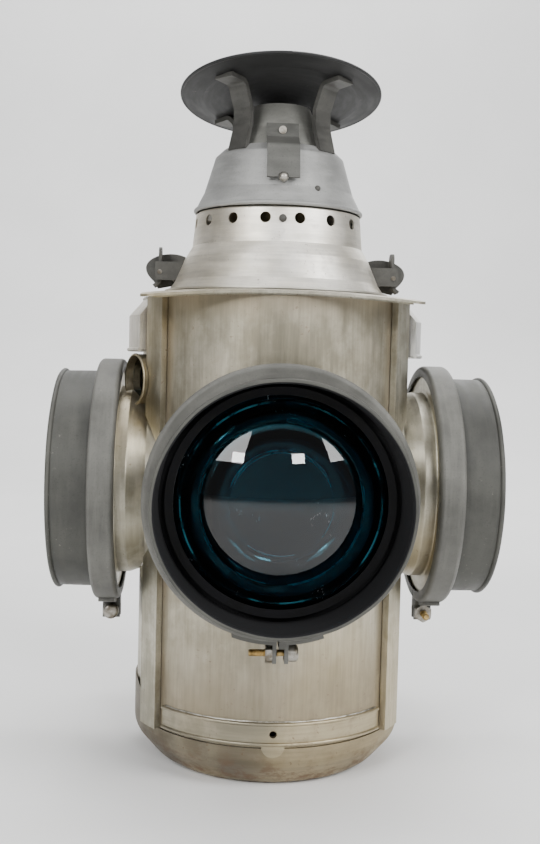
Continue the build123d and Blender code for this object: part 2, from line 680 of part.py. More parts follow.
def filler_cap():
    base = FOUNT_HIGH + 4 + FIT
    cap = spun((0, base), (FILLER_CAP_R, base), (FILLER_CAP_R, base + 5), (FILLER_CAP_R - 1, base + 6),
               (0, base + 6))
    plug_r = FILLER_R - 1.2 - TURN
    cap += upright(plug_r, FOUNT_HIGH - 2, base + 1)
    for index in range(20):
        angle = index * 18
        cap -= Rot(0, 0, angle) * Pos(FILLER_CAP_R + 0.3, 0, base + 3) * Cylinder(0.7, 12)
    return Pos(FILLER_X, FILLER_Y, 0) * cap


def burner_collar():
    neck = COLLAR_R - 0.4 - FIT
    return spun((COLLAR_BORE, FOUNT_HIGH - 6), (neck, FOUNT_HIGH - 6), (neck, FOUNT_HIGH),
                (COLLAR_R + 4, FOUNT_HIGH), (COLLAR_R + 4, FOUNT_HIGH + 3), (COLLAR_R, FOUNT_HIGH + 3),
                (COLLAR_R, COLLAR_TOP), (COLLAR_BORE, COLLAR_TOP))


def spindle_axis():
    return Pos(0, -(WICK / 2 + 0.2 + STAR_R), SPINDLE_Z) * Rot(0, 90, 0)


def spindle_hole():
    rod = Cylinder(SPINDLE_R + 0.1, 60, align=(Align.CENTER, Align.CENTER, Align.MIN))
    return spindle_axis() * rod


def burner_gallery():
    half = THIN_SHEET / 2
    cup = spun_sheet([(COLLAR_BORE, COLLAR_TOP + half), (BURNER_R + 2, COLLAR_TOP + half),
                      (BURNER_R + 5, COLLAR_TOP + 8)], wall=THIN_SHEET, bend=1.5)
    for index in range(24):
        angle = index * 15 + 7.5
        cup -= Rot(0, 0, angle) * Pos(BURNER_R - 4, 0, COLLAR_TOP) * Cylinder(0.9, 8)
    return cup - spindle_hole()


def burner_cone():
    half = THIN_SHEET / 2
    low = COLLAR_TOP + THIN_SHEET
    cone = spun_sheet([(BURNER_R - half, low), (BURNER_R - half, low + 9), (BURNER_R - 9, BURNER_TOP - 8),
                       (BURNER_R - 12, BURNER_TOP)], wall=THIN_SHEET, bend=3.0)
    return cone - spindle_hole()


def wick_tube():
    bore_x = WICK_WIDTH / 2 + FIT
    bore_y = WICK / 2 + FIT
    wall = 0.7
    tube = block(-bore_x - wall, bore_x + wall, -bore_y - wall, bore_y + wall, FOUNT_HIGH - 14, WICK_TOP - 3)
    tube += upright(COLLAR_BORE - 0.1, COLLAR_TOP - 4, COLLAR_TOP - 2.5)
    tube -= block(-bore_x, bore_x, -bore_y, bore_y, 60, 200)
    for x in (-3.5, 3.5):
        tube -= block(x - 1.2, x + 1.2, -bore_y - 2, -bore_y + 0.1, SPINDLE_Z - 4, SPINDLE_Z + 4)
    return tube


def wick():
    return block(-WICK_WIDTH / 2, WICK_WIDTH / 2, -WICK / 2, WICK / 2, FOUNT_LOW + 36, WICK_TOP)


def wick_spindle():
    """Spindle with two star wheels that bear on the wick."""
    low = Align.MIN
    rod = Pos(0, 0, -7) * Cylinder(SPINDLE_R, SPINDLE_END + 7, align=(Align.CENTER, Align.CENTER, low))
    for x in (-3.5, 3.5):
        rod += Pos(0, 0, x) * Cylinder(STAR_R, 1.4)
    return spindle_axis() * rod


def wick_knob():
    low = Align.MIN
    disc = Cylinder(KNOB_R, KNOB, align=(Align.CENTER, Align.CENTER, low))
    for index in range(24):
        disc -= Rot(0, 0, index * 15) * Pos(KNOB_R + 0.4, 0, 0) * Cylinder(0.9, 4 * KNOB)
    return spindle_axis() * Pos(0, 0, SPINDLE_END) * disc


def pieces():
    """Every node's name and solids."""
    yield "base_pan", base_pan()
    yield "body_shell", body_shell()
    yield "front_panel", front_panel()
    yield "panel_band", panel_band()
    yield "guide_left", guide(-1)
    yield "guide_right", guide(1)
    yield "roof_plate", roof_plate()
    yield "body_top_flange", body_top_flange()
    yield "vent_right", side_vent(90)
    yield "vent_left", side_vent(270)
    yield "sight_tube", sight_tube()
    yield "sight_glass", sight_glass()
    for name, turn in SIDES.items():
        yield "lens_tube_" + name, lens_tube(turn)
        yield "lens_" + name, facing(turn) * lens()
        yield "hood_" + name, facing(turn) * hood()
        yield "clamp_ring_" + name, facing(turn) * clamp_ring()
        yield "clamp_screw_" + name, facing(turn) * clamp_screw()
    yield "lens_gaskets", Compound(children=[facing(turn) * gasket() for turn in SIDES.values()])
    yield "lens_retainers", Compound(children=[facing(turn) * lens_retainer() for turn in SIDES.values()])
    yield "dome", dome()
    yield "skirt", skirt()
    yield "flue", flue()
    yield "draught_baffle", draught_baffle()
    yield "chimney_cone", chimney_cone()
    yield "cap_disc", cap_disc()
    yield "cap_legs", cap_legs()
    yield "latch_strap", latch_strap()
    yield "strap_rivet", strap_rivet()
    yield "latch_stud", latch_stud()
    yield "dome_rivets", dome_rivets()
    yield "catch_bracket_right", catch_bracket()
    yield "catch_bracket_left", mirror(catch_bracket(), Plane.YZ)
    yield "catch_lever_right", catch_lever()
    yield "catch_lever_left", mirror(catch_lever(), Plane.YZ)
    yield "catch_pins", Compound(children=[catch_pin(), mirror(catch_pin(), Plane.YZ)])
    yield "fount_cradle", fount_cradle()
    yield "fount", fount()
    yield "filler_cap", filler_cap()
    yield "burner_collar", burner_collar()
    yield "burner_gallery", burner_gallery()
    yield "burner_cone", burner_cone()
    yield "wick_tube", wick_tube()
    yield "wick", wick()
    yield "wick_spindle", wick_spindle()
    yield "wick_knob", wick_knob()


def main():
    os.makedirs("parts", exist_ok=True)
    for name, piece in pieces():
        export_step(piece, "parts/" + name + ".step")


main()
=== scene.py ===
"""Looks for the four-lens railway switch lamp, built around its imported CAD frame."""
import math
import bmesh
import bpy
from mathutils import Matrix, Vector, noise


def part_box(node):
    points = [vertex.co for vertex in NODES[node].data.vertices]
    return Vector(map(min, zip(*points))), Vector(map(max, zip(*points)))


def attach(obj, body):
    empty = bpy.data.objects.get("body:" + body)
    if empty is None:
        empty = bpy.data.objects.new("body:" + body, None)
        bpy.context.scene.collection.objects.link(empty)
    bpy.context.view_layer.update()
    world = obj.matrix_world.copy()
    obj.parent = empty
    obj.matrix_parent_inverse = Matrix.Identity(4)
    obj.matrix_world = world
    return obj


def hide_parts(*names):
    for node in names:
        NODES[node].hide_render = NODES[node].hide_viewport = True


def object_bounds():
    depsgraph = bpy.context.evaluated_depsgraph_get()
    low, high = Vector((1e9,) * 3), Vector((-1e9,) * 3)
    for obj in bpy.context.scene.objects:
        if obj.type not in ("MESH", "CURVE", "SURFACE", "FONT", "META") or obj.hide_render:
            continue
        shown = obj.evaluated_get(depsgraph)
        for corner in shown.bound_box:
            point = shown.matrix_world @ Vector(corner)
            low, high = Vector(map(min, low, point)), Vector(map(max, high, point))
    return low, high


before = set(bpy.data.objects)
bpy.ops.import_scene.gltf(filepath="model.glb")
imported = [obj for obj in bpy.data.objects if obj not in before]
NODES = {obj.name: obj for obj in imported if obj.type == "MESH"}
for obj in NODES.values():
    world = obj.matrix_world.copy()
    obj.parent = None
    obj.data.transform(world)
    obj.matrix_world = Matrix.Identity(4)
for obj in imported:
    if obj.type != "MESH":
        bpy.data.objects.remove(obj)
CAD_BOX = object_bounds()
SIDES = {"front": 0, "right": 90, "rear": 180, "left": 270}
MM = 0.001


# ---------------------------------------------------------------- node materials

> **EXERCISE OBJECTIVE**
Write down again the exact lines running from the beginning of the data to the line containing "(COLLAR_R, COLLAR_TOP), (COLLAR_BORE, COLLAR_TOP))", with both ends included.

> **FINAL ANSWER**
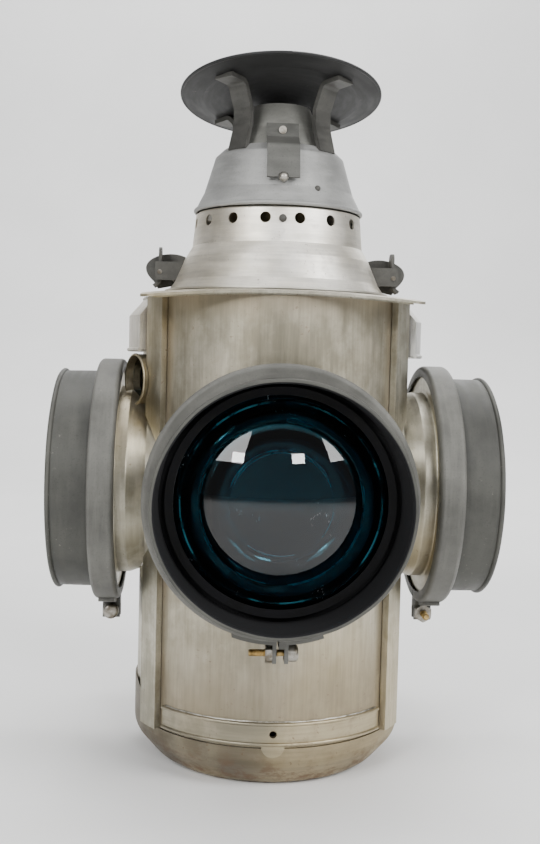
Continue the build123d and Blender code for this object: part 2, from line 680 of part.py. More parts follow.
def filler_cap():
    base = FOUNT_HIGH + 4 + FIT
    cap = spun((0, base), (FILLER_CAP_R, base), (FILLER_CAP_R, base + 5), (FILLER_CAP_R - 1, base + 6),
               (0, base + 6))
    plug_r = FILLER_R - 1.2 - TURN
    cap += upright(plug_r, FOUNT_HIGH - 2, base + 1)
    for index in range(20):
        angle = index * 18
        cap -= Rot(0, 0, angle) * Pos(FILLER_CAP_R + 0.3, 0, base + 3) * Cylinder(0.7, 12)
    return Pos(FILLER_X, FILLER_Y, 0) * cap


def burner_collar():
    neck = COLLAR_R - 0.4 - FIT
    return spun((COLLAR_BORE, FOUNT_HIGH - 6), (neck, FOUNT_HIGH - 6), (neck, FOUNT_HIGH),
                (COLLAR_R + 4, FOUNT_HIGH), (COLLAR_R + 4, FOUNT_HIGH + 3), (COLLAR_R, FOUNT_HIGH + 3),
                (COLLAR_R, COLLAR_TOP), (COLLAR_BORE, COLLAR_TOP))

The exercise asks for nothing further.